Friday, July 25, 2008

Americans still not convinced oil companies are looking out for them

From the Wilderness Society comes a startling revelation: Americans Don't Believe Bush, Industry Claims on Gas Prices, Poll Shows. 54% do not see more drilling as a solution to high gas prices, 76% want policymakers to focus on new energy technologies rather than expanding exploration and drilling for more oil, 63% said that the President's proposal was "more likely to enrich oil companies than to lower gas prices for American consumers."

This is surprising to me because last night when watching the television my remote broke and I was forced to endure almost 15 seconds of the Bill O'Reilly Mental Insanity Themed Programme. Before I heaved a lamp into the screen, saving my sanity, I heard him and a Republican strategist opine on how drilling was such a winner for Republicans. Because despite the fact that not one drop of oil will flow for at least a decade, despite the fact that the best case scenario is a barrel of oil going down 20 cents in cost, and despite the fact that land and coastline has been already leased for drilling that oil companies aren't even bothering to use, people will hear "drilling" "oil" and be convinced of it's rightness. Hell. John "It's not pronounced boner" Boehner could barely contain his glee as he flogged his drill boner and opined on how wildlife like oil derricks.

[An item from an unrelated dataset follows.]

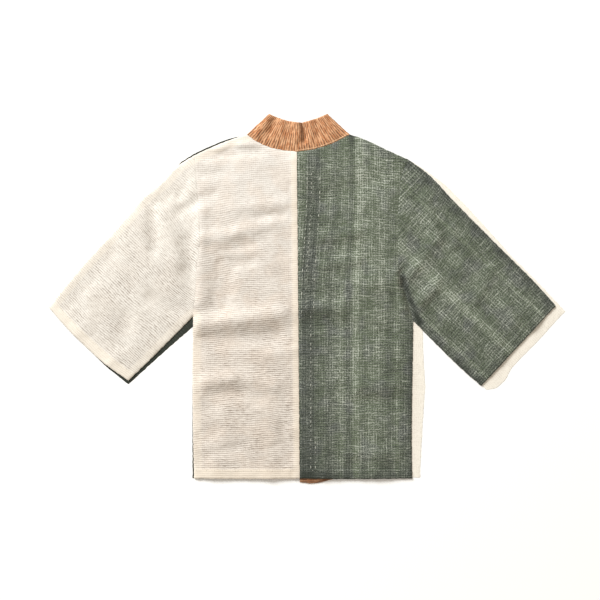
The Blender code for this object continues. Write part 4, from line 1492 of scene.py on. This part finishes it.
class JACKET_OT_stitches(bpy.types.Operator):
    """Make the stitches of the hems, the cuffs and the neck, and the pale threads of the green back"""

    bl_idname = "jacket.stitches"
    bl_label = "Stitches"

    def execute(self, context):
        tints = context.scene.jacket_colours
        cloth = context.scene.jacket_cloth
        pale = thread("pale thread", tints.pale_thread)
        depth = cloth.hem_depth - HEM_ROW_INSET
        above = cloth.fold_step + HEM_ROW_LIFT
        for name, (slot, rows) in HEM_ROWS.items():
            lines = [on_cloth(inside(mouth(node), depth, start, end), above) for node, start, end in rows]
            stitched(name, lines, HEM_STITCH, pale)
        floats = []
        for float_run in FLOATS:
            y = np.arange(float_run.start, float_run.end, FLOAT_STEP)
            line = np.array([place(float_run.x, value) for value in y])
            line[:, 0] += lean(line)
            floats.append(on_cloth(line, THREAD_LIFT))
        dim = thread("dim thread", tints.dim_thread)
        stitched("pale_warp_threads", floats, FLOAT_STITCH, dim)
        line = inside(neck(), NECK_ROW_DEPTH, NECK_ROW_START, NECK_ROW_END)
        row = np.column_stack([line, collar_base(line) + cloth.thickness + THREAD_LIFT])
        rust = thread("rust thread", tints.rust_thread)
        stitched("neck_stitches", [row], NECK_STITCH, rust)
        return {"FINISHED"}


class JACKET_OT_stage(bpy.types.Operator):
    """Make the floor, the light and the camera"""

    bl_idname = "jacket.stage"
    bl_label = "Stage"

    def execute(self, context):
        stage = context.scene.jacket_stage
        scene = context.scene
        ends = (-GROUND_HALF, GROUND_HALF)
        corners = [(x, y, -GROUND_BELOW) for x in ends for y in ends]
        mesh = bpy.data.meshes.new("ground")
        mesh.from_pydata(corners, [], [(0, 2, 3, 1)])
        ground = linked("ground", mesh)
        finish = Finish("ground")
        finish.feed("Base Color", colour(stage.floor))
        finish.feed("Roughness", 1.0)
        finish.feed("Specular IOR Level", 0.0)
        mesh.materials.append(finish.material)

        world = bpy.data.worlds.new("studio")
        world.use_nodes = True
        background = world.node_tree.nodes["Background"]
        background.inputs["Color"].default_value = colour(stage.sky_light)
        background.inputs["Strength"].default_value = stage.sky
        scene.world = world

        key = bpy.data.lights.new("window", "AREA")
        key.shape = "DISK"
        key.size = WINDOW_WIDTH
        key.energy = stage.key
        key.color = stage.key_light
        window = linked("window", key)
        window.location = WINDOW_PLACE
        window.rotation_euler = (-Vector(WINDOW_PLACE)).to_track_quat("-Z", "Y").to_euler()

        data = bpy.data.cameras.new("camera")
        data.lens = stage.lens
        data.clip_end = VIEW_END
        camera = linked("camera", data)
        height = stage.view_width * data.lens / data.sensor_width
        camera.location = (stage.view_x, stage.view_y, height)
        scene.camera = camera
        scene.view_settings.view_transform = "Standard"
        return {"FINISHED"}


class JACKET_PT_pieces(bpy.types.Panel):
    """Sizes, colours and pieces of the jacket"""

    bl_label = "Jacket"
    bl_idname = "JACKET_PT_pieces"
    bl_space_type = "VIEW_3D"
    bl_region_type = "UI"
    bl_category = "Jacket"

    def draw(self, context):
        for setting in GROUPS:
            group = getattr(context.scene, setting)
            box = self.layout.box()
            for name in group.__annotations__:
                box.prop(group, name)
        for operator in OPERATORS:
            self.layout.operator(operator.bl_idname)


OPERATORS = (
    JACKET_OT_fronts,
    JACKET_OT_bands,
    JACKET_OT_backs,
    JACKET_OT_sleeve_backs,
    JACKET_OT_stitches,
    JACKET_OT_stage,
)
GROUPS = {"jacket_cloth": JacketCloth, "jacket_colours": JacketColours, "jacket_stage": JacketStage}


def register():
    """Adds the settings, the operators and the panel."""
    for name, group in GROUPS.items():
        bpy.utils.register_class(group)
        setattr(bpy.types.Scene, name, PointerProperty(type=group))
    for operator in OPERATORS:
        bpy.utils.register_class(operator)
    bpy.utils.register_class(JACKET_PT_pieces)


def unregister():
    """Takes them out again."""
    bpy.utils.unregister_class(JACKET_PT_pieces)
    for operator in reversed(OPERATORS):
        bpy.utils.unregister_class(operator)
    for name, group in GROUPS.items():
        delattr(bpy.types.Scene, name)
        bpy.utils.unregister_class(group)


def main():
    """Makes the pieces and the stage in order."""
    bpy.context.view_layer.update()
    register()
    bpy.ops.jacket.fronts()
    bpy.ops.jacket.bands()
    bpy.ops.jacket.backs()
    bpy.ops.jacket.sleeve_backs()
    bpy.ops.jacket.stitches()
    bpy.ops.jacket.stage()


if __name__ == "__main__":
    main()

Drilling = good = Republican = votes could still be true, you'll be hard pressed to find the media actually discussing the consequences and repercussions of drilling, let alone the length of time it will even take for any thing to happen. This is standard media behavior, discuss the politics not the facts. But somehow that seems not to have happened, people seem to get that it won't help immediately. They get that money and time should be better invested in alternatives and they get that oil companies would liquefy and refine you if they had a method for it. I don't know how it happened, perhaps just rampant anger and cynicism after months of $4 buck gas, but it happened. Let's hope it stays that way so we can actually make an energy and transportation policy beyond "Fuck it, Jeb. Call the Saudis and buy more, the Hummer's bone dry."